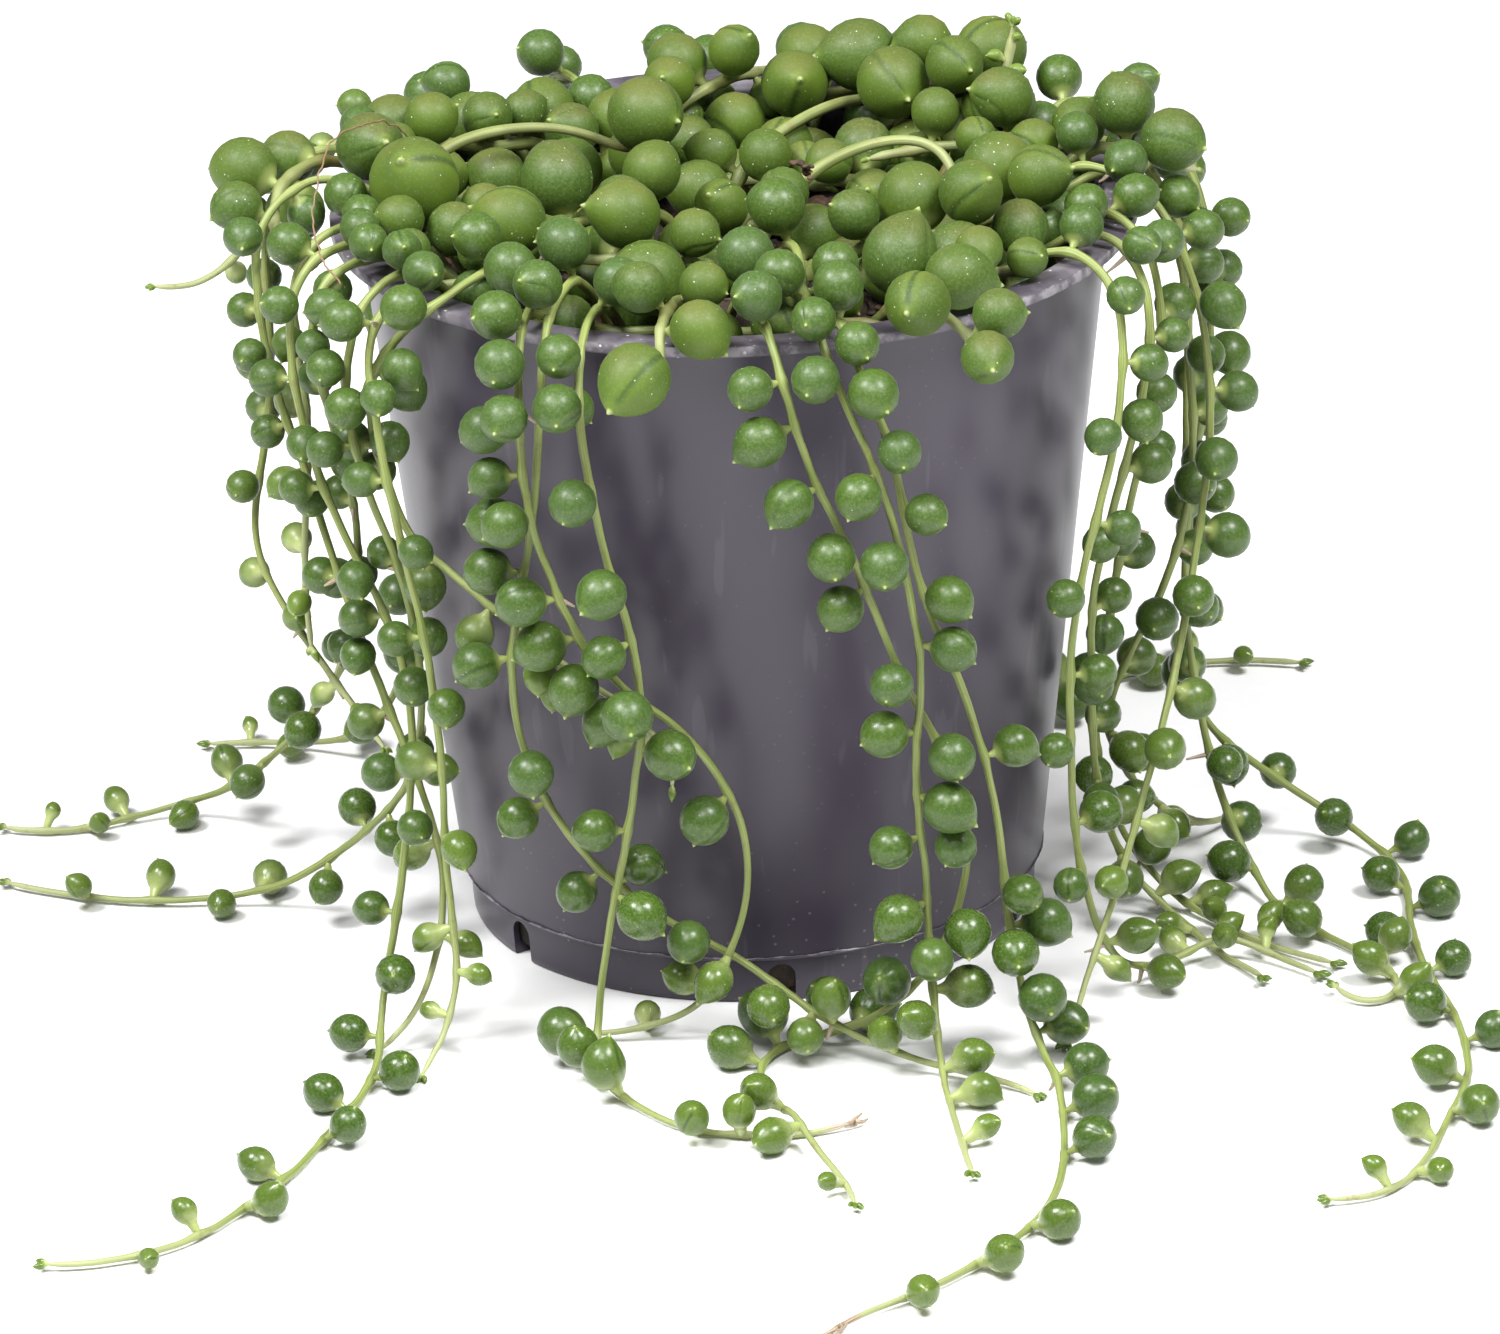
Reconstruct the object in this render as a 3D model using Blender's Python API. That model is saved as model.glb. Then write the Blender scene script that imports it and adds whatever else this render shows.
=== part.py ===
"""Potted string of pearls: a trailing succulent in a round 12 cm nursery pot.

The pot stands on its foot at z = 0 with its axis on Z, and the front of the plant faces -Y. Stems hang over
the rim on all sides and their ends lie on the surface that the pot stands on. Lengths below are millimetres,
and become metres where a mesh is made.
"""

import math

import bmesh
import bpy
import numpy as np

MM = 0.001

# Pot, turned round Z
RIM_R = 60.0
RIM_TOP = 110.8
RIM_THICK = 0.9
LIP_DROP = 0.8
LIP_THICK = 0.8
WALL_TOP_R = 55.8
LEDGE_R = 44.0
LEDGE_Z = 7.65
FOOT_TOP_R = 43.0
FOOT_R = 42.6
FOOT_TOP_Z = 6.9
WALL = 0.9
FLOOR_THICK = 1.4
EDGE_BREAK = 0.3
POT_SEGMENTS = 40
SLOT_COUNT = 6
SLOT_WIDTH = 4.2
SLOT_TOP = 6.2
SLOT_REACH = 6.0
FIRST_SLOT = math.radians(-85.0)

# Potting mix, a plug that fills the pot and is domed on top
SOIL_EDGE_Z = 97.0
SOIL_DOME = 4.0
SOIL_GAP = 0.35
SOIL_SEGMENTS = 24

# Stems and leaves
STEM_R = 0.9
STEM_STEP = 3.5
STEM_SIDES = 3
STEM_BEND_ERROR = 0.25
PETIOLE = 1.0
PETIOLE_WIDTH = 1.5
LEAF_RING_RISE = 0.43
STALK_BALLS = ((1.2, 1.0), (2.0, 1.3), (2.8, 1.7))
CLEARANCE = 0.6
LEAST_GAP = 0.35
SURFACE_GAP = 0.05
TIP_ZONE = 45.0
SMALLEST_LEAF = 1.3
LEAF_SIZE = 0.91
LEAF_SPREAD = 0.1
CROWN_EVEN = 0.86
CROWN_SPREAD = 0.24
CROWN_SPACING = 7.6
TRAILING_SPACING = 11.0
LEAST_TIP = 3.0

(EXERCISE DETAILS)
Return all of the data precisely as it appears.

(SOLUTION FOR THIS PROBLEM)
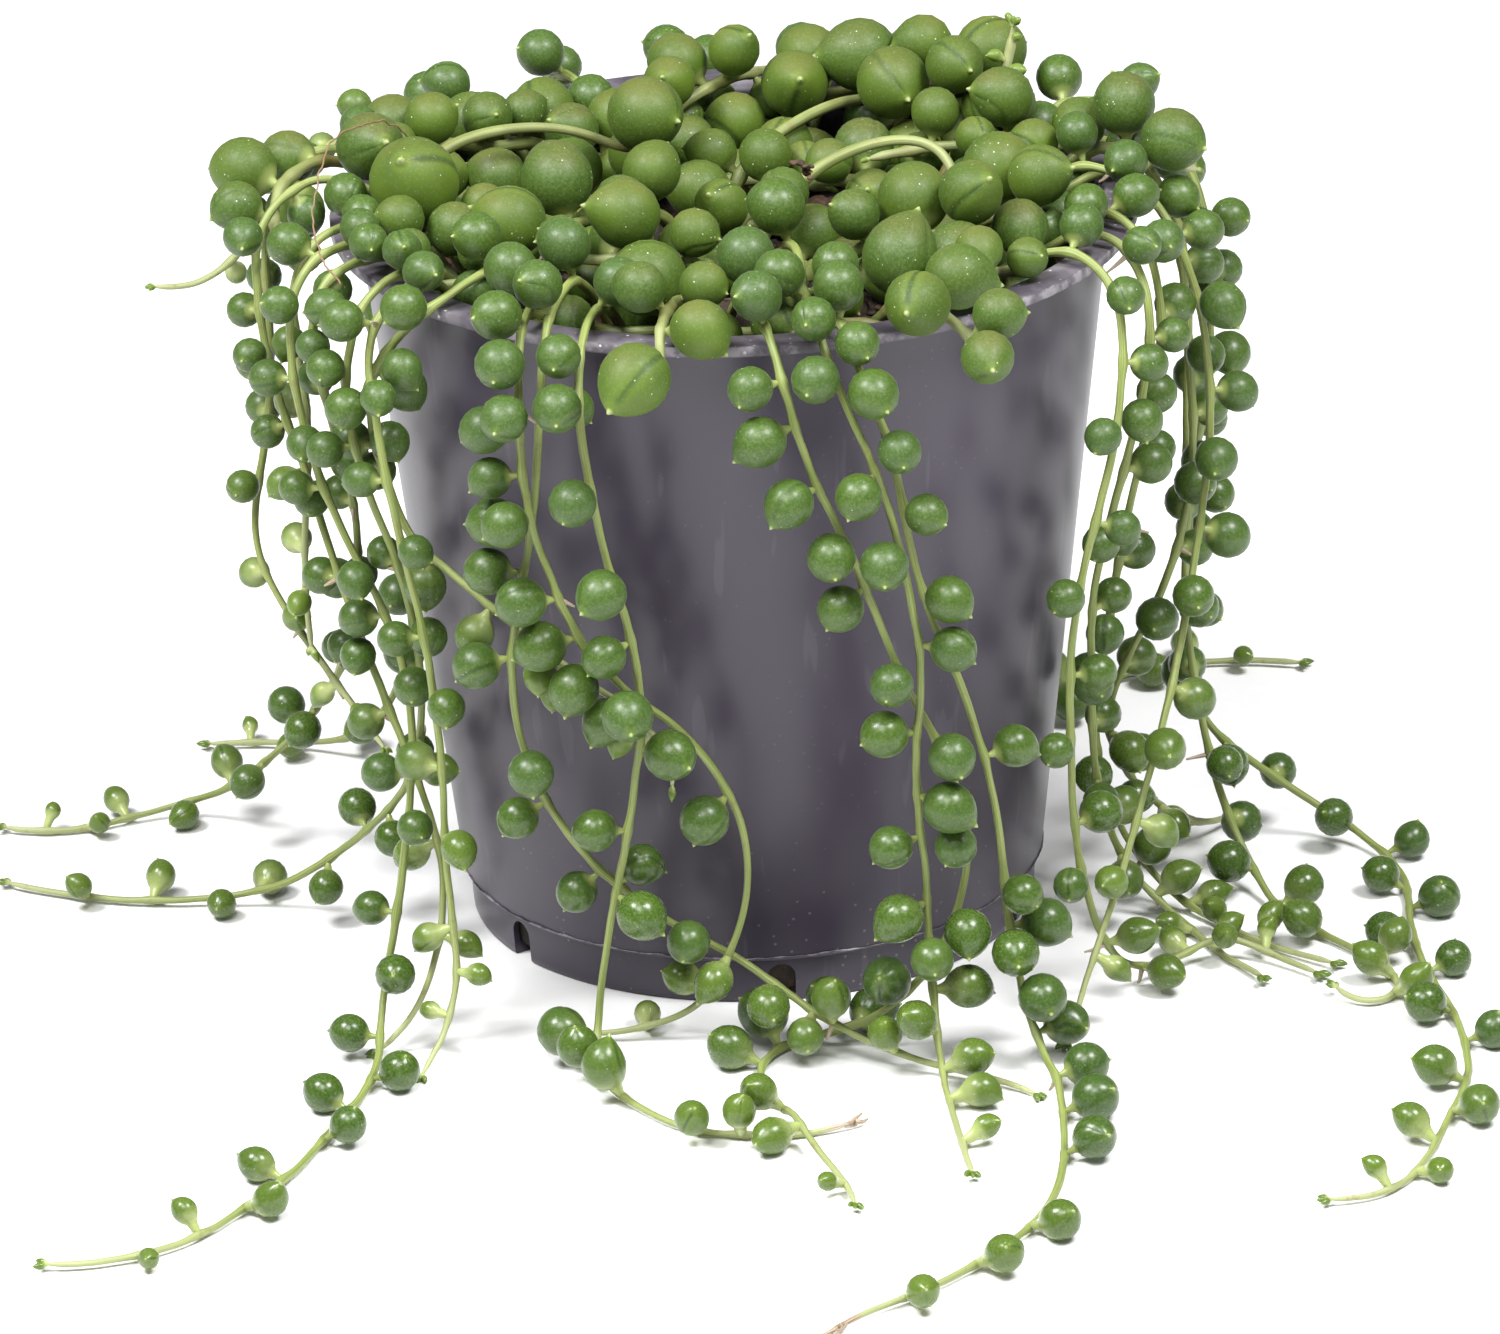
Reconstruct the object in this render as a 3D model using Blender's Python API. That model is saved as model.glb. Then write the Blender scene script that imports it and adds whatever else this render shows.
=== part.py ===
"""Potted string of pearls: a trailing succulent in a round 12 cm nursery pot.

The pot stands on its foot at z = 0 with its axis on Z, and the front of the plant faces -Y. Stems hang over
the rim on all sides and their ends lie on the surface that the pot stands on. Lengths below are millimetres,
and become metres where a mesh is made.
"""

import math

import bmesh
import bpy
import numpy as np

MM = 0.001

# Pot, turned round Z
RIM_R = 60.0
RIM_TOP = 110.8
RIM_THICK = 0.9
LIP_DROP = 0.8
LIP_THICK = 0.8
WALL_TOP_R = 55.8
LEDGE_R = 44.0
LEDGE_Z = 7.65
FOOT_TOP_R = 43.0
FOOT_R = 42.6
FOOT_TOP_Z = 6.9
WALL = 0.9
FLOOR_THICK = 1.4
EDGE_BREAK = 0.3
POT_SEGMENTS = 40
SLOT_COUNT = 6
SLOT_WIDTH = 4.2
SLOT_TOP = 6.2
SLOT_REACH = 6.0
FIRST_SLOT = math.radians(-85.0)

# Potting mix, a plug that fills the pot and is domed on top
SOIL_EDGE_Z = 97.0
SOIL_DOME = 4.0
SOIL_GAP = 0.35
SOIL_SEGMENTS = 24

# Stems and leaves
STEM_R = 0.9
STEM_STEP = 3.5
STEM_SIDES = 3
STEM_BEND_ERROR = 0.25
PETIOLE = 1.0
PETIOLE_WIDTH = 1.5
LEAF_RING_RISE = 0.43
STALK_BALLS = ((1.2, 1.0), (2.0, 1.3), (2.8, 1.7))
CLEARANCE = 0.6
LEAST_GAP = 0.35
SURFACE_GAP = 0.05
TIP_ZONE = 45.0
SMALLEST_LEAF = 1.3
LEAF_SIZE = 0.91
LEAF_SPREAD = 0.1
CROWN_EVEN = 0.86
CROWN_SPREAD = 0.24
CROWN_SPACING = 7.6
TRAILING_SPACING = 11.0
LEAST_TIP = 3.0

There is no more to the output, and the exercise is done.